Sunday, February 27, 2011

Running branches for continuous publishing

I am a very strong proponent of what are called running branches for development of software, and for the stabilization and publication of online games. One of the more important features of large scale online games is that they live a long time, and have new content, bug fixes and new features added over time. It is very difficult to manage that much change with a relatively large amount of code and content. And since you continue to develop more after any release, you will want your developers to be able to continue working on the next release while the current one is still baking in QA, and rolling toward production.

I will skip the obvious first step of making the argument that version control systems (aka source code change control, revision control) are a good idea. I like Perforce. It has some nice performance advantages over Subversion for large projects, and has recently incorporated ease of use features like shelving and sandbox development. I like to call the main line of development mainline. I also like to talk about the process of cutting a release and deploying it into production as a "train". It makes you think about a long slow moving object that is really hard to stop, and really difficult to add things to and practically impossible to pull out and pass. And if you get in the way, it will run you down, and someone will lose a leg. Plus it helps with my analogy of mainline and branch lines.

So imagine you are preparing your first release. You make a build called Release Candidate 1 (RC1), and hand it off to QA. You don't want your developers to go idle, so you have two choices, they can pitch in on testing, or they can start working on release 2. You will probably do a bit of each, especially early in the release cycle, since you often dig up some obvious bugs, and can keep all your developers busy fixing those. But at some point they will start peeling off and need something to do. So you sic them on Release 2 features, and they start checking in code.

Then you find a bug. A real showstopper. It takes a day to find and fix. Then you do another build and you have RC1.1. But you don't want any code from Release 2 that has been being checked in for several days. It has new features you don't want to release, and has probably introduced bugs of its own. So you want to use your change control system to make a branch. And this is where the philosophy starts. You either make a new branch for every release, or you make a single Release Candidate branch and for each release, branch on top of it.

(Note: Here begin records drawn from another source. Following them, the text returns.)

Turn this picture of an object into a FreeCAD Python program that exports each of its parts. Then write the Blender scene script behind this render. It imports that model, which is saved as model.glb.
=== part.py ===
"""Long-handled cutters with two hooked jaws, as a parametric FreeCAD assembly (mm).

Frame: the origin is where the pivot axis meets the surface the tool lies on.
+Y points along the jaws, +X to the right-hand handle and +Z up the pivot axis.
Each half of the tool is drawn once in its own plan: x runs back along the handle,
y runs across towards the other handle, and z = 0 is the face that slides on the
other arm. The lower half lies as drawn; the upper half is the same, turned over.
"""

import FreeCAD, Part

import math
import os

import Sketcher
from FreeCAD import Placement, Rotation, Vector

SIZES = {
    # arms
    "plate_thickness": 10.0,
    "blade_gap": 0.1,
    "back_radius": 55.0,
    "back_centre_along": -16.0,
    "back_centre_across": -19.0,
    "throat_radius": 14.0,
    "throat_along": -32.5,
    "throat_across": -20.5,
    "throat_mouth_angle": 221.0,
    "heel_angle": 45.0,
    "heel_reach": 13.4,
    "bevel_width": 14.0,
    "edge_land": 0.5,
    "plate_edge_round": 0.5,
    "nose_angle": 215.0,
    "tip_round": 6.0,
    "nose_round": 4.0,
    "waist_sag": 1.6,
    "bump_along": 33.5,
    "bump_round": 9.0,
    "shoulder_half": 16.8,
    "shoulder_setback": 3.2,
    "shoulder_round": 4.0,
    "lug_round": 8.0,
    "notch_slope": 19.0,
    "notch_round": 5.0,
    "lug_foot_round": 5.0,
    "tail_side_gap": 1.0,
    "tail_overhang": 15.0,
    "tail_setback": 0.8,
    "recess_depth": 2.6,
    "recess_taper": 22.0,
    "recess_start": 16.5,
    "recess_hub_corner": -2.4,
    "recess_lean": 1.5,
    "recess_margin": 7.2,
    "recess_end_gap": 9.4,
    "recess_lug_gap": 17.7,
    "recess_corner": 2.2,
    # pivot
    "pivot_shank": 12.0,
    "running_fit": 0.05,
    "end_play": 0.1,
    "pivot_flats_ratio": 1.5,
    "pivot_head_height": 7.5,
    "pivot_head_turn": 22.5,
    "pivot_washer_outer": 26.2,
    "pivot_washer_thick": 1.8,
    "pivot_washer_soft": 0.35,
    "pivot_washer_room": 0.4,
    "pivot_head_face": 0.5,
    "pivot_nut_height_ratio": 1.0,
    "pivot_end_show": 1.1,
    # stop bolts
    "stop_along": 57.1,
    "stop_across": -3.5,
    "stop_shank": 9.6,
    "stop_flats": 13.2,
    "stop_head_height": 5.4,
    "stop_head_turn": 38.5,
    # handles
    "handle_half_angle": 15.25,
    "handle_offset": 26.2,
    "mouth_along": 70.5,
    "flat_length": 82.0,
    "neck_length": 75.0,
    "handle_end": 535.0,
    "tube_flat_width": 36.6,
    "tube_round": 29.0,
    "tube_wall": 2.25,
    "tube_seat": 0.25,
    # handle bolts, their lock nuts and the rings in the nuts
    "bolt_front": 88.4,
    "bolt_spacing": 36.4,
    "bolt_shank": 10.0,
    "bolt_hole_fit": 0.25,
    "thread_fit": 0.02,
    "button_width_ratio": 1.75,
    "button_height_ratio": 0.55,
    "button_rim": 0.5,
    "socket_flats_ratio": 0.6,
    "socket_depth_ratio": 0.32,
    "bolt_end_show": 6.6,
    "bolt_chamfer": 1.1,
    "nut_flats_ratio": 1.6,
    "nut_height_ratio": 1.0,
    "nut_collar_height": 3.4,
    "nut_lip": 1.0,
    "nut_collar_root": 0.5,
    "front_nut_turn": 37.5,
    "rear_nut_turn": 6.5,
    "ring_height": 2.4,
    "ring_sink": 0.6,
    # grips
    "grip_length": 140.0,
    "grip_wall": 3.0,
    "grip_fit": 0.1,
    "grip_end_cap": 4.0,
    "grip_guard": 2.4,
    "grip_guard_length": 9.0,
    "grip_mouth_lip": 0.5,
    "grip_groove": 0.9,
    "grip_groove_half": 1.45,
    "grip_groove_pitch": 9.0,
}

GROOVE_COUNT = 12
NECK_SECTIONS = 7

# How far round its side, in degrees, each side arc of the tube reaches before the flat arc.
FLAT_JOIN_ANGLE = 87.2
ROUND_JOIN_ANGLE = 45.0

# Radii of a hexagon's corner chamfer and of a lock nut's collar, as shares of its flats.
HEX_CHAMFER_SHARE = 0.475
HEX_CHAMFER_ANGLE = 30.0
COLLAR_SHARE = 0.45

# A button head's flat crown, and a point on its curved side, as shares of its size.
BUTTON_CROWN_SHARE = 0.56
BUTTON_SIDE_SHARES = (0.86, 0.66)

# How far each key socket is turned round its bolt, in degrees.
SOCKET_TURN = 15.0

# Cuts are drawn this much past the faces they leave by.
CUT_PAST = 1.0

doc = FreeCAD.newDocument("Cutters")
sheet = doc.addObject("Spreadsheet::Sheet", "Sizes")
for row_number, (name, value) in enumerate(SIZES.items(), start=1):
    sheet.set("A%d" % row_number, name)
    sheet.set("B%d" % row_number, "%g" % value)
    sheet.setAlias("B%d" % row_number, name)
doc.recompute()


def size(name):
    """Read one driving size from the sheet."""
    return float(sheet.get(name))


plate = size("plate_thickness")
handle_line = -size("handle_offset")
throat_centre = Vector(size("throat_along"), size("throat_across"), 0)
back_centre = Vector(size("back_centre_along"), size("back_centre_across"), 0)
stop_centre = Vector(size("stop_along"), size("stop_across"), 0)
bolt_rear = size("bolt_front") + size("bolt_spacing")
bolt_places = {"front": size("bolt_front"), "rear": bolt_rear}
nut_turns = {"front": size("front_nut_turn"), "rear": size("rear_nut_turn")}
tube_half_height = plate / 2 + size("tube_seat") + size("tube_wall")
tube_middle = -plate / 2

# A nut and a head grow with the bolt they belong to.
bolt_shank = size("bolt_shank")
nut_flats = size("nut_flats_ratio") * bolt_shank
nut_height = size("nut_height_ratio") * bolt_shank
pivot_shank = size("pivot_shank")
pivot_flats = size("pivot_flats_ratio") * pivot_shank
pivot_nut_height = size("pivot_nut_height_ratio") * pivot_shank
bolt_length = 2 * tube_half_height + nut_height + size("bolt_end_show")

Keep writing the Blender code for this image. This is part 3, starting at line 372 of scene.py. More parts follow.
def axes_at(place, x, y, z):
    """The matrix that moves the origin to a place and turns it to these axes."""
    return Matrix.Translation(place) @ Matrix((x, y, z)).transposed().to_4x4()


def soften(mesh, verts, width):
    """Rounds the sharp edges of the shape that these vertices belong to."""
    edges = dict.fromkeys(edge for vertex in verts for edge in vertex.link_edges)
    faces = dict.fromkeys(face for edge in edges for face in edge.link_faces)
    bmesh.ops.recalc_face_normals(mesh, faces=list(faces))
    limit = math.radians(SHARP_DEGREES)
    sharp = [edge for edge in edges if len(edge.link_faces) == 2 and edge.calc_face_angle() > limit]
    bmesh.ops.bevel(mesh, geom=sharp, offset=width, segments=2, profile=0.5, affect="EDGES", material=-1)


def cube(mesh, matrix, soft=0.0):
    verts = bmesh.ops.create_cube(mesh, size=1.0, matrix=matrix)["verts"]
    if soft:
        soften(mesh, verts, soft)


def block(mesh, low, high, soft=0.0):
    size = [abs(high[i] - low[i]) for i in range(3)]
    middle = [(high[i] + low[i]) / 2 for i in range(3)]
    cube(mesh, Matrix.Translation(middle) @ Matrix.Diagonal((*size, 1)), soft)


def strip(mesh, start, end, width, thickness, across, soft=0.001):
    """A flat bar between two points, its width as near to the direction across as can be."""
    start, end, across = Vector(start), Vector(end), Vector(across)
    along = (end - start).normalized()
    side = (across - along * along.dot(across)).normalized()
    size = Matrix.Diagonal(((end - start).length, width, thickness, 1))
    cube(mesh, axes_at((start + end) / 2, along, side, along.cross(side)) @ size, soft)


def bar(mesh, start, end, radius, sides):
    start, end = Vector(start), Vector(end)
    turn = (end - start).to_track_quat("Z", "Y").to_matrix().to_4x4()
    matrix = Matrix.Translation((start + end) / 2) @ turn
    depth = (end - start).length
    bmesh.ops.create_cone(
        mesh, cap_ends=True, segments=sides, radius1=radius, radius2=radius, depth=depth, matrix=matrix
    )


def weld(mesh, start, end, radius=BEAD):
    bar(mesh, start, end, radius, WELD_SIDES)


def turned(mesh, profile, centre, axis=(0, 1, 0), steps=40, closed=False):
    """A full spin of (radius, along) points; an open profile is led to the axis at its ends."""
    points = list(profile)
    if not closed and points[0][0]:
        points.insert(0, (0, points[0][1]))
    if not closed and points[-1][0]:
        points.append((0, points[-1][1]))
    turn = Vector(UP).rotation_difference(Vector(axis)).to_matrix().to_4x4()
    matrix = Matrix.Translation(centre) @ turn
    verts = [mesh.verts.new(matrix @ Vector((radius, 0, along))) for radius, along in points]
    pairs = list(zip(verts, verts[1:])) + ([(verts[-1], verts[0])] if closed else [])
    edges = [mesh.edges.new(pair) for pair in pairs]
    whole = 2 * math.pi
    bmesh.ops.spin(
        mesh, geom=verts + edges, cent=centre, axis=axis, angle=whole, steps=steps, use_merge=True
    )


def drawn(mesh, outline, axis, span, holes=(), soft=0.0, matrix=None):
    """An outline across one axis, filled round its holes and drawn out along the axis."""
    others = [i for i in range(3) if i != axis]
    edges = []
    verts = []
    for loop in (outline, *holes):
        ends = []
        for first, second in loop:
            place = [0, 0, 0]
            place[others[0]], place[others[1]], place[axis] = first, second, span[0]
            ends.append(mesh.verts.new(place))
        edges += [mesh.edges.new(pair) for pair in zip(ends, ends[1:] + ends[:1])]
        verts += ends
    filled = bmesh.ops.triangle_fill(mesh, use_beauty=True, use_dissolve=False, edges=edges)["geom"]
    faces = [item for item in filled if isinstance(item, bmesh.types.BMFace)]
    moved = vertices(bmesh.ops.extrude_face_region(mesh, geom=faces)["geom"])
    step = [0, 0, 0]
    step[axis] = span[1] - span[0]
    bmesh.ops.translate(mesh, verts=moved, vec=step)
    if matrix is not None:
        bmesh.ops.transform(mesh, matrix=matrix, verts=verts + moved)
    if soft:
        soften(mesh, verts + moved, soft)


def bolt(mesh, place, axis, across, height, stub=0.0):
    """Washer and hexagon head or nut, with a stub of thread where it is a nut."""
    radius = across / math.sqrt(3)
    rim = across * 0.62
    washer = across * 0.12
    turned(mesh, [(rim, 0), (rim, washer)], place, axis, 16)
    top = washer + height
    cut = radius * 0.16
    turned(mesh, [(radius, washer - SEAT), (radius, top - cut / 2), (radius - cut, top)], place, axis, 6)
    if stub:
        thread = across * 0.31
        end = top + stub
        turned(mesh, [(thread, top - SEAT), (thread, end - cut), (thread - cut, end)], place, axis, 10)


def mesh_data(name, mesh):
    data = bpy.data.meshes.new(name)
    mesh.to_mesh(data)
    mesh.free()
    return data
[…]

Being prepared ahead of time for branching can really save you time, and confusion, especially during the high stress periods of pushing a release, or making a hotfix to production. So I'm really allergic to retroactive branching, where you only make a branch if you find a bug and have to go back a patch something.

Here's why: the build system has to understand where this code is coming from, or you will be doing a lot manual changes right when things are the most stressed. If you have already decided to make branches, you will also have your build system prepared and tested to know how to build off the branch. You will also have solved little problems like how to name versions, prepare unambiguous version strings so you can track back from a build to the source it came from, and many more little surprises.

The build system is another reason why I prefer running branches as opposed to a new branch per release. You don't have to change any build configuration when a new release comes along. The code for RC2 is going to be in exactly the same place as RC1. You just hit the build button. That kind of automation and repeatability is key to avoiding "little" mistakes. Like accidentally shipping the DB schema from last release, or wasting time testing the old level up mechanism, or missing the new mission descriptions.

And then there is the aesthetic reason. If you cut a branch for every release, your source control depot is going to start looking pretty ugly. You are planning on continuous release, right? Every month. After 5 years that would be 60 complete copies of the source tree. Why not just 2: ML and RC (and maybe LIVE, but let's save that for another time).

Finally, as a developer, if you are lucky enough to be the one making the hotfix, you will want to get a copy of the branch onto your machine. Do you really want another full copy for each release that comes along? Or do you just want to do an update to the one RC branch you've prepared ahead of time? It sure makes it easier to switch back and forth.

An aside about labels: You might argue you could label the code than went into a particular build, and that is a good thing. But one problem with labels that has always made me very nervous is that labels themselves are not change controlled. Someone might move a label to a different version of a file, or accidentally delete it or reuse it, and then you would lose all record of what actually went into a build. You can't do that with a branch. And if you tried, you would at least have the change control records to undo it.

One more minor thought: if you want to compare all the stuff that changed between RC1 and RC2, it is much easier to do in a running branch. You simply look at the file history on the RC branch and see what new stuff came in. To do that when using a branch per release requires a custom diff each time you want to know: e.g. drag a file from one branch onto the same file on the other. Pretty clumsy.

Also note that these arguments don't apply as well for a product that has multiple versions shipped and in the wild simultaneously. An online game pretty universally replaces the previous version with the new one at some point in time. The concurrency of their existence is only during the release process.

Summary:
  • You want to branch so you can stabilize without stopping ongoing work for the next release
  • You want a branch so you are ready to make hot fixes
  • You want a running branch so your build system doesn't have to get all fancy, and so your repo looks simpler.


I may revisit the topic of branching in the form of sandbox development which is useful for research projects and sharing between developers without polluting the mainline.